(WHAT YOU HAVE TO DO): Copy verbatim the block of lines in the entries below whose first line contains "inside = slab_outline(glaze_line_radius)" and whose last line contains "if empty is". Leave out all other lines.
-------
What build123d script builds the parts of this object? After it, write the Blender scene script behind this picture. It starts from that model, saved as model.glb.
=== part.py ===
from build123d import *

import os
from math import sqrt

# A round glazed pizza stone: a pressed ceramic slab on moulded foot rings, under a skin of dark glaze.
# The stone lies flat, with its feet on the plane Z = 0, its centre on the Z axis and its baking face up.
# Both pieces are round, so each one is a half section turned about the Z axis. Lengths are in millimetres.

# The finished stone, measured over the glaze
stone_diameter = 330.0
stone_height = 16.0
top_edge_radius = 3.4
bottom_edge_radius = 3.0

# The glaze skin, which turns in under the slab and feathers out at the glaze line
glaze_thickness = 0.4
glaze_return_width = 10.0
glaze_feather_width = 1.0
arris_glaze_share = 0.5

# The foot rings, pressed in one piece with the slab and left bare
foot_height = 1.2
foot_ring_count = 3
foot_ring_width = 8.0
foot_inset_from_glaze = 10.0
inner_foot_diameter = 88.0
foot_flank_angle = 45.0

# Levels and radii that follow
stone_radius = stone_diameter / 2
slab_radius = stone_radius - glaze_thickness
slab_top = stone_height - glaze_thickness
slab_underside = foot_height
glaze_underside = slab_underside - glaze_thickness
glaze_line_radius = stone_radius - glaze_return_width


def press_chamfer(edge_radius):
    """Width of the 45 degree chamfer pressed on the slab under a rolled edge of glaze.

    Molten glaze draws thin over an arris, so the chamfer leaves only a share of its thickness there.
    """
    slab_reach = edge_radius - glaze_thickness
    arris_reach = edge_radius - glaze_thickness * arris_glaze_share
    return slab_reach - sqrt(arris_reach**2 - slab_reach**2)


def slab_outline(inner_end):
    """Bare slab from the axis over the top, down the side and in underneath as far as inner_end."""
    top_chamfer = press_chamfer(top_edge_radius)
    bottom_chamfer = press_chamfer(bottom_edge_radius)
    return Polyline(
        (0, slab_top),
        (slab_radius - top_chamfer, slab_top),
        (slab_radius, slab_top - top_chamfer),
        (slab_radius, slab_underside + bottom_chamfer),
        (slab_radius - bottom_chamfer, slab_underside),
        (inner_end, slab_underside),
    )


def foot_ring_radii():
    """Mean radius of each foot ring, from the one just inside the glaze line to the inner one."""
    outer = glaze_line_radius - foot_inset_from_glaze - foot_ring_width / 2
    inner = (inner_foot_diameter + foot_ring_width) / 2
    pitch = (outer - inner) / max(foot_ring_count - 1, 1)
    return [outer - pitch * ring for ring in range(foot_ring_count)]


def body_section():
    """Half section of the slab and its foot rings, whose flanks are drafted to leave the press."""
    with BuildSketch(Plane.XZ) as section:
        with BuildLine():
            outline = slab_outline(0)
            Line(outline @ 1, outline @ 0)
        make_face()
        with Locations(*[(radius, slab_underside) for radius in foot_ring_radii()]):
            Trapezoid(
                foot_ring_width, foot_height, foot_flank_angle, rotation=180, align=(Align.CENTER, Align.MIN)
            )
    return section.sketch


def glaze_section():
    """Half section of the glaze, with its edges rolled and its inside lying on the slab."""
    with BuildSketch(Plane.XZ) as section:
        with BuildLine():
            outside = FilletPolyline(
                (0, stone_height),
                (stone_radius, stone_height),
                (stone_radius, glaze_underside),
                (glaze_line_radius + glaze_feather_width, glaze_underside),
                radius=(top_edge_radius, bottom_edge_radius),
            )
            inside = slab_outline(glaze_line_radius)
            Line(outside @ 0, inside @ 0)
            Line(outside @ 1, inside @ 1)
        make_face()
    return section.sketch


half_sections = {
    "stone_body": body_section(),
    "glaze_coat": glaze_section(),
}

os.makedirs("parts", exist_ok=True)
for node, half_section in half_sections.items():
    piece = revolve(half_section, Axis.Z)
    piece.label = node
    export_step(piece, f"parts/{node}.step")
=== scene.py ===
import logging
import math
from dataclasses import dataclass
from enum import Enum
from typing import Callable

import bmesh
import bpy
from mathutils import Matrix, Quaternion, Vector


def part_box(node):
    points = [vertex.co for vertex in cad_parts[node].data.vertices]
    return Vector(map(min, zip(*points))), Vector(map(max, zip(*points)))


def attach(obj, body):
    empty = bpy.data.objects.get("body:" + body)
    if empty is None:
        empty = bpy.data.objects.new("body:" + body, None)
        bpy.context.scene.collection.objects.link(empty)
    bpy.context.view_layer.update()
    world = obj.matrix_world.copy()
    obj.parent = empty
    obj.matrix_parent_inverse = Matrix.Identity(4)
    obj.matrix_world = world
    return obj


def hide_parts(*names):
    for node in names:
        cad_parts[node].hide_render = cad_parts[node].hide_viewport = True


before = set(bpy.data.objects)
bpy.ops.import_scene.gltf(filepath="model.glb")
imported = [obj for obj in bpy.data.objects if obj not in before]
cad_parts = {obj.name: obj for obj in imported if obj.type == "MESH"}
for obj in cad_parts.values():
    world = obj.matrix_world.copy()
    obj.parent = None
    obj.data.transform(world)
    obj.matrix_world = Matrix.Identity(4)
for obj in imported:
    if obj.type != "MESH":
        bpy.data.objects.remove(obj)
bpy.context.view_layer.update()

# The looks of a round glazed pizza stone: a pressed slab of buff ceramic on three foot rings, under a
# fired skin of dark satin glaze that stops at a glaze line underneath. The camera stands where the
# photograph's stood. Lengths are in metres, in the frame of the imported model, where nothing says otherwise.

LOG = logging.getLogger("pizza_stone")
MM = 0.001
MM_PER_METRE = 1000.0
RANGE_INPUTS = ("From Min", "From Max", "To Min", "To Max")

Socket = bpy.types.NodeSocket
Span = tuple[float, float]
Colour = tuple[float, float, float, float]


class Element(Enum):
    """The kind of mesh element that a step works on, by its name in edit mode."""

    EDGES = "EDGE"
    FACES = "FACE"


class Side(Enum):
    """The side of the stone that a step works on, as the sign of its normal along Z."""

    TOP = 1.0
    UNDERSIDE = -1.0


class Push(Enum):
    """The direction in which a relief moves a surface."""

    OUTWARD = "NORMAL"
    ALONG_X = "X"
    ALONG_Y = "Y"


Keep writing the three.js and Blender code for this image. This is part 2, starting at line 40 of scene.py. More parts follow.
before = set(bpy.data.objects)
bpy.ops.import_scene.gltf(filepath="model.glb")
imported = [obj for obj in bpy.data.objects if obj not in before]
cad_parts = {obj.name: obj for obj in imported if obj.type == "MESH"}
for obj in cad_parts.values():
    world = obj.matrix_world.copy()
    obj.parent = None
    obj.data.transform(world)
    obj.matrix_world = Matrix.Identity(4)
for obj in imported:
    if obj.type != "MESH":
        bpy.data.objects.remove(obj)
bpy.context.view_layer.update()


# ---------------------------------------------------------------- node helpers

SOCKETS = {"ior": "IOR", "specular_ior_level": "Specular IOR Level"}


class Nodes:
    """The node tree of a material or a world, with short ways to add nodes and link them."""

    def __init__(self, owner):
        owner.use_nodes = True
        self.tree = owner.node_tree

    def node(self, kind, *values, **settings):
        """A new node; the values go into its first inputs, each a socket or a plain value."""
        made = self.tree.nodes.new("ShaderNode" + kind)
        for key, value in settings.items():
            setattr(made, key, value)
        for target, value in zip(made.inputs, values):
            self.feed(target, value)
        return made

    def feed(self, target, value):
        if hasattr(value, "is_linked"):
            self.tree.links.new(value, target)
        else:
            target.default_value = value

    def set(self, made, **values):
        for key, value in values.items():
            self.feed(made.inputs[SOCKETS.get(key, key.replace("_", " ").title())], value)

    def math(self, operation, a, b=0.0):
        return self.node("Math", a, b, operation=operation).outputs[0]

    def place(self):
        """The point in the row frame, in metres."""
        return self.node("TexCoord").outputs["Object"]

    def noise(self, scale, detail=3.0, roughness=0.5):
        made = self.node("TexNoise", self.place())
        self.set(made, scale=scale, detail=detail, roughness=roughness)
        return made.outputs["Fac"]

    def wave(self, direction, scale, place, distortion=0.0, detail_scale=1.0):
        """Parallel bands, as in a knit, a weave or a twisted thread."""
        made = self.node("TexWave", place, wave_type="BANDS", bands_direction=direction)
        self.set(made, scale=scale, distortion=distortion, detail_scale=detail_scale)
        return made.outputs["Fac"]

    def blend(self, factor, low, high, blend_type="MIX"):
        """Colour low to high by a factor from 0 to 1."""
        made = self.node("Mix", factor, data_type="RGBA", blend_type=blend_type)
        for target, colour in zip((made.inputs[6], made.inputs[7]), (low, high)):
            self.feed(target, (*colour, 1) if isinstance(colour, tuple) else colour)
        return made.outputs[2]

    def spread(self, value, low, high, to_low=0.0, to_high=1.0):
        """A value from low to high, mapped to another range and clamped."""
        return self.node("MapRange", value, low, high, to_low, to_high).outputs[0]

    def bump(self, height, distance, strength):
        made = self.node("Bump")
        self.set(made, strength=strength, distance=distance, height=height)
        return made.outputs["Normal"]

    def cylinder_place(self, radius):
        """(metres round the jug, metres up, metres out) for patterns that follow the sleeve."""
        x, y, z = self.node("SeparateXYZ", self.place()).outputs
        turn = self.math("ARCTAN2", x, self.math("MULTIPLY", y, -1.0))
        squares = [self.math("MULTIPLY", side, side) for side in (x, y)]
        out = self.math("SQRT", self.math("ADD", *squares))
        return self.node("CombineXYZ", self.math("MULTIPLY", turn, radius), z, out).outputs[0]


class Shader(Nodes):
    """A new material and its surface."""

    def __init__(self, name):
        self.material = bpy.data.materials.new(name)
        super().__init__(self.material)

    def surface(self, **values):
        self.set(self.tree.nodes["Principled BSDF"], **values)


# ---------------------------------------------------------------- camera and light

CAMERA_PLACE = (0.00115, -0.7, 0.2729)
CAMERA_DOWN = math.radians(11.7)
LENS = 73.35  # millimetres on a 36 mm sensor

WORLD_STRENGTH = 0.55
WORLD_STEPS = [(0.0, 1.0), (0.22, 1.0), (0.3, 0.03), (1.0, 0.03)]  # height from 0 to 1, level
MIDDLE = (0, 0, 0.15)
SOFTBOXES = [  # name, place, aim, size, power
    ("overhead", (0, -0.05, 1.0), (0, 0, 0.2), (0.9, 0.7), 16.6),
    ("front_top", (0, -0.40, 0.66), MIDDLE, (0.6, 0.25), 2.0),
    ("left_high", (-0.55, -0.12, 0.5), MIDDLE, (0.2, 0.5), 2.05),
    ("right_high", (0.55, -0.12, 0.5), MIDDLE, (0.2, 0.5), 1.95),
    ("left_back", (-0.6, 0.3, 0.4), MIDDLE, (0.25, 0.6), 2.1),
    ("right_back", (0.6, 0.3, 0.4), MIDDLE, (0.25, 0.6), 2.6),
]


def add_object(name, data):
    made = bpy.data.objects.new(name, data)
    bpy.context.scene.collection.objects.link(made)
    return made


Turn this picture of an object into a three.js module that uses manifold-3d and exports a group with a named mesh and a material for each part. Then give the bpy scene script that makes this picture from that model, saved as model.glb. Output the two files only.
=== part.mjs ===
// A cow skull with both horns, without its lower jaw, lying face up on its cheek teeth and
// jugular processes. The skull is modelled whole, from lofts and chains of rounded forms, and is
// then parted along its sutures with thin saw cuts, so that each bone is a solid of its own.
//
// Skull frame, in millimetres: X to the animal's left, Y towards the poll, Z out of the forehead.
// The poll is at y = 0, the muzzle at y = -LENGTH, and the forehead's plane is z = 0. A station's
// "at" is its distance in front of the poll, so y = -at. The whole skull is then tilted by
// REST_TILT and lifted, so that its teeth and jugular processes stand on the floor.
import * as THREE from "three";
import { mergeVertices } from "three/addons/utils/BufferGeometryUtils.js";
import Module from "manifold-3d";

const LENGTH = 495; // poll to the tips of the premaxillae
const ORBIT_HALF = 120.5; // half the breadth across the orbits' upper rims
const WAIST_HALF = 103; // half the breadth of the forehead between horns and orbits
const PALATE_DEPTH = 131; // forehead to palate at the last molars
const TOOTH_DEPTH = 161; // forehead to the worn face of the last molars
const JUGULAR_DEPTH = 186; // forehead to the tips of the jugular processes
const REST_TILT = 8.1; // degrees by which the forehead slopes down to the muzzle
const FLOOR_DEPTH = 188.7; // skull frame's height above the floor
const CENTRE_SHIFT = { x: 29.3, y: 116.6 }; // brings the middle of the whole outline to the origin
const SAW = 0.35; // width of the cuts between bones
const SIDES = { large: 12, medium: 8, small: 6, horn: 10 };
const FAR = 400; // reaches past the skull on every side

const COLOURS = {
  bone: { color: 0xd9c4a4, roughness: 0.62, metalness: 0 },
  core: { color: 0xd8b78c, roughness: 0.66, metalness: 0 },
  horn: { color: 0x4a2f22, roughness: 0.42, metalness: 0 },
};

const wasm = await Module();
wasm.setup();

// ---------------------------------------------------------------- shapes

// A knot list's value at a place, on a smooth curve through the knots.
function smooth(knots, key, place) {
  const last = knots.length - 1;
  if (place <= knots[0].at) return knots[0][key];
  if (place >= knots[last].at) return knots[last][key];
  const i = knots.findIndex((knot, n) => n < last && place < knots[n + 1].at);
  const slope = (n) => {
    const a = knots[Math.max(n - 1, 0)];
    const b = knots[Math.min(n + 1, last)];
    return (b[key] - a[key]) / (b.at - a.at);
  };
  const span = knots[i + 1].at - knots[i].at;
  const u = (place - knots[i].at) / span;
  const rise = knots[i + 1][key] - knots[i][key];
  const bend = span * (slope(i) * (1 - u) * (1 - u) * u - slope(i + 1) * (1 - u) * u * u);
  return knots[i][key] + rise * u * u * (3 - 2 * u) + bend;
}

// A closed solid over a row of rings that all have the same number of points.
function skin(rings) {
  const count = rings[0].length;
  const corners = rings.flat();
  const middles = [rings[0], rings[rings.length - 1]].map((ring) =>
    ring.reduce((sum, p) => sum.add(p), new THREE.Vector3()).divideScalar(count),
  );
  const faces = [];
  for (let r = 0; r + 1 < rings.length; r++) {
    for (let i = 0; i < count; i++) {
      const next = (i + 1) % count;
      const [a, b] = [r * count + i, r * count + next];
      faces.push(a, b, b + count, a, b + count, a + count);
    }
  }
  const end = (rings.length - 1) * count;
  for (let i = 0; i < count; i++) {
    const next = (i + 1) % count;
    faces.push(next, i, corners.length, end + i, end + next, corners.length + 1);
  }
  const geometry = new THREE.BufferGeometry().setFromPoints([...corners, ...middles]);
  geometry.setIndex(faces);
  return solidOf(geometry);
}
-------
(TASK ANSWER):
            inside = slab_outline(glaze_line_radius)
            Line(outside @ 0, inside @ 0)
            Line(outside @ 1, inside @ 1)
        make_face()
    return section.sketch


half_sections = {
    "stone_body": body_section(),
    "glaze_coat": glaze_section(),
}

os.makedirs("parts", exist_ok=True)
for node, half_section in half_sections.items():
    piece = revolve(half_section, Axis.Z)
    piece.label = node
    export_step(piece, f"parts/{node}.step")
=== scene.py ===
import logging
import math
from dataclasses import dataclass
from enum import Enum
from typing import Callable

import bmesh
import bpy
from mathutils import Matrix, Quaternion, Vector


def part_box(node):
    points = [vertex.co for vertex in cad_parts[node].data.vertices]
    return Vector(map(min, zip(*points))), Vector(map(max, zip(*points)))


def attach(obj, body):
    empty = bpy.data.objects.get("body:" + body)
    if empty is None:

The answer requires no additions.